If you have stayed with the film this far and expect anything other than a homicidal frenzy to end it, you have not been paying attention.  And it is this ending that earns the film, at least in part, its credibility as being both horror and black comedy.  But it saddened me, too.  May, as is made abundantly clear, is metaphorically invisible to the world around her, but she does not want to be.  Her hesitating steps toward intimacy with others is pathetic.  She does what she thinks will please Adam and finds that his predilection for the weird does not extend quite that far.  Yet, who can blame him?  Long before she finally freaks out big-time (and I really don’t think that’s a spoiler), you get the sense that a real relationship with her might be dangerous, especially if, as with Adam, you do not meet her idealized standards.    

The movie has some deficiencies.  There is not enough information given us in the prelude regarding May’s upbringing to persuade us convincingly of why she is as strange as she is or why she is, effectively, an outcast from society.  The transition from these brief scenes to the present day is just too abrupt.  There are certainly all sorts of occurrences that can drive us to the despair of isolationism, but surely one damned lazy eye isn’t going to do it.  Now, I suppose if your mother is so obsessed with artificiality and facades as to make you wear an eye-patch because of your lazy eye, then, maybe…?   Still, I’ve had plenty of friends in my life who had a lazy eye and I didn't shun their company.  Would I have done so as a child?  Maybe, but the film does not show us anything to attest to the cruelty of childhood and children.  One kid asking you if you’re a pirate is not going to do it.  Besides, being a child pirate would be kinda cool.

Mrs.
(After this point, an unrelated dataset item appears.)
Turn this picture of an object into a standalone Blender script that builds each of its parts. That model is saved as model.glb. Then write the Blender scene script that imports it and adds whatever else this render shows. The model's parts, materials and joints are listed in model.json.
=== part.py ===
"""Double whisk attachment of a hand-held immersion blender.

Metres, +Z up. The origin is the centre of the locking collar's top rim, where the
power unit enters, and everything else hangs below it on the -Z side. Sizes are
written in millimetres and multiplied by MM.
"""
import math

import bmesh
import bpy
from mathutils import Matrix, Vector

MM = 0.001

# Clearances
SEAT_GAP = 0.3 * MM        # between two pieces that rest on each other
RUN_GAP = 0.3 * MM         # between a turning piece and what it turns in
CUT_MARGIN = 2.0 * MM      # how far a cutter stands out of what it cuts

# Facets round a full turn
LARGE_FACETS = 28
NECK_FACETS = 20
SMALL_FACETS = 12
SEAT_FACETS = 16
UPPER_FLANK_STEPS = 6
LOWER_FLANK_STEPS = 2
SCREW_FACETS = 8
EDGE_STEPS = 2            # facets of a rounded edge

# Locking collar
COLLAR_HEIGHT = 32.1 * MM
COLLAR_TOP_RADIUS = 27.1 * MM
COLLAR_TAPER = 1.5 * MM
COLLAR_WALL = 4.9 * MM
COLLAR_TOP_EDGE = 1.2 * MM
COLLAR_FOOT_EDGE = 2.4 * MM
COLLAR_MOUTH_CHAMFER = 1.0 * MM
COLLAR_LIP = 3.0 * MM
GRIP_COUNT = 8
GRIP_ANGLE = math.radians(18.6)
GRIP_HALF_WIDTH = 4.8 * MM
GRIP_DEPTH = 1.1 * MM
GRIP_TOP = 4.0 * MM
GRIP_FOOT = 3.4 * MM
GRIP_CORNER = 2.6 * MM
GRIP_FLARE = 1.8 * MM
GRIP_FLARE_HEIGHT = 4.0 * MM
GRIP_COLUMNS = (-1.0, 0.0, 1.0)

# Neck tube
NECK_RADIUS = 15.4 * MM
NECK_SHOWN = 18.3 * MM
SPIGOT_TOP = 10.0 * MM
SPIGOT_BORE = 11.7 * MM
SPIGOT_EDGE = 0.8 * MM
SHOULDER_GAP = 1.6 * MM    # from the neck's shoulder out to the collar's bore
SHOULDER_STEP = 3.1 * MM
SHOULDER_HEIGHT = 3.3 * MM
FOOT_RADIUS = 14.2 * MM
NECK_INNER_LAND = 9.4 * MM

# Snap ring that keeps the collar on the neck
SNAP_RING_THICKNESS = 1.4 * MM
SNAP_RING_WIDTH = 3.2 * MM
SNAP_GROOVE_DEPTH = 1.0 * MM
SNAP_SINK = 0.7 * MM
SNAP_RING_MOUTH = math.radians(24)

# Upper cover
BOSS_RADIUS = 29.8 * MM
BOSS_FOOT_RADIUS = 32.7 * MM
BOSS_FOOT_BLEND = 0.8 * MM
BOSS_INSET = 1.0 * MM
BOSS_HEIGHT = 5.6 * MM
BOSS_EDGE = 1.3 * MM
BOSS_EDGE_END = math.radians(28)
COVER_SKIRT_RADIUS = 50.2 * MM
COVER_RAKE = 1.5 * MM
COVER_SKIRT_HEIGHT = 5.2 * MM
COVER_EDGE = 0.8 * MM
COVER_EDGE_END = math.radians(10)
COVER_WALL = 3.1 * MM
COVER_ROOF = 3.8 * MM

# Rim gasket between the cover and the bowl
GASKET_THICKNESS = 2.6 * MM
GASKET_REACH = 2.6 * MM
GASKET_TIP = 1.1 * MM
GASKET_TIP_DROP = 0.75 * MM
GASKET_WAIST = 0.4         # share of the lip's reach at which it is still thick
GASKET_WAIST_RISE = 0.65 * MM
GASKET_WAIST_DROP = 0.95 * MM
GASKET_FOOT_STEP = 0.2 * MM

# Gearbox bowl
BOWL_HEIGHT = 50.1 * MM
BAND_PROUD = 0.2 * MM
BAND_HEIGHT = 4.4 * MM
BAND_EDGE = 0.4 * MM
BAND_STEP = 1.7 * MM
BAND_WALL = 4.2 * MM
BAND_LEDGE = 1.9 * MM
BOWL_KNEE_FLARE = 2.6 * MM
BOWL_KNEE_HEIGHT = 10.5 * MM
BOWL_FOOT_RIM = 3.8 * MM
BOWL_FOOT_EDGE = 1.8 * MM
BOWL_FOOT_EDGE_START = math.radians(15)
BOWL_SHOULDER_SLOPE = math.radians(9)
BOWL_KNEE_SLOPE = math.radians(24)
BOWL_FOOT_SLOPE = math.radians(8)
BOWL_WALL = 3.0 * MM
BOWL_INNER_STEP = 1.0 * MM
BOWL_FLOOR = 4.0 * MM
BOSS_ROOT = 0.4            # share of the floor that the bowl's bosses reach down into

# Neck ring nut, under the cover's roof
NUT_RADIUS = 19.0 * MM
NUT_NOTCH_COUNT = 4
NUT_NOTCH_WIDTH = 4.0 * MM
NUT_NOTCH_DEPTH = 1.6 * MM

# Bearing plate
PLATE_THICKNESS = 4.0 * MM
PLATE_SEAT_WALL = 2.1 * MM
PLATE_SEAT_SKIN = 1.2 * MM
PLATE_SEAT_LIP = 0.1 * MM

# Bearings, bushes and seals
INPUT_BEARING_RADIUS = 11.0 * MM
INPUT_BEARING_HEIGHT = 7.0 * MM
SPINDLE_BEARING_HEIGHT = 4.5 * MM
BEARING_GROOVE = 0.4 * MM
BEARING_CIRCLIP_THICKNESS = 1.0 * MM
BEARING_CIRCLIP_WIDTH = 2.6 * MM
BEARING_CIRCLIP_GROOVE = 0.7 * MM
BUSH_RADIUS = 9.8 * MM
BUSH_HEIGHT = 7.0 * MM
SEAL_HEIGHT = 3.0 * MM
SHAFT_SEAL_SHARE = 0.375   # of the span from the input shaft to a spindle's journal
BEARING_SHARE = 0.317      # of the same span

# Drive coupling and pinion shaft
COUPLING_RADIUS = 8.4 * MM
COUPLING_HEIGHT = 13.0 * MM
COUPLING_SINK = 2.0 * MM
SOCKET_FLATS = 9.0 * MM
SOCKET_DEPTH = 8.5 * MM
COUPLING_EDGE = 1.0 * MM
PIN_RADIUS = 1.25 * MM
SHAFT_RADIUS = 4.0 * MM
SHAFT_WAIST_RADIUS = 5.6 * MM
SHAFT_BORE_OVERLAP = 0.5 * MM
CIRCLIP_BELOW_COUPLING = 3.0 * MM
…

Canady is neurotic and embarrassed by May’s eye, of course, and her introduction of the doll and its unattainable perfection is clearly symbolized by the glass case; the glass case is a barrier that prevents May from touching this presumable symbol of sedentary perfection.  It is not clear to me that this is the point where May learns to live within herself and accepts that she, being “flawed” in the sense of being imperfect, is doomed to an existence on the fringe of the real world.  One could alternately argue that it suggests that she, being her mother’s surrogate, rejects everyone else around her because they are not as perfect as the doll behind the case.  Which would make her someone not necessarily to be pitied but something of an elitist instead.     

May’s hold on sanity is as fragile as her precious doll’s glass case.  The simple but effective symbolism of the doll and her increasingly fractured glass environment mirrors May’s descent into madness in the latter part of the movie.  Every new hairline crack in the facade of the glass case represents a further fracturing of May’s fragile psyche.  That said, I am not convinced we are to believe she is insane throughout.  Her inevitable break with reality is triggered by rejection.  Remember, the whole movie is odd, I think, because all of its characters, not just May, are odd themselves.     Adam and Polly, while the film does not at all condemn them, are, to some degree, poseurs.  He likes weird, but only to a point.  She likes weird, too, but is fickle in her passions.  Neither deserve their fates, but you can see them coming just the same.

May, too, is admittedly pretty damned weird from the get-go and clearly batshit crazy at the end, but we, or at least I, still pity her.  I saw this movie around the same time I saw Jennifer’s Body a second time.  I will say this, I believe we are meant to view both as victims: one because of society’s alienating rejection of those who are different, and the other due to the same society’s unrealistic emphasis on physical perfection.  And, really, May is caught in the maw of this one, too.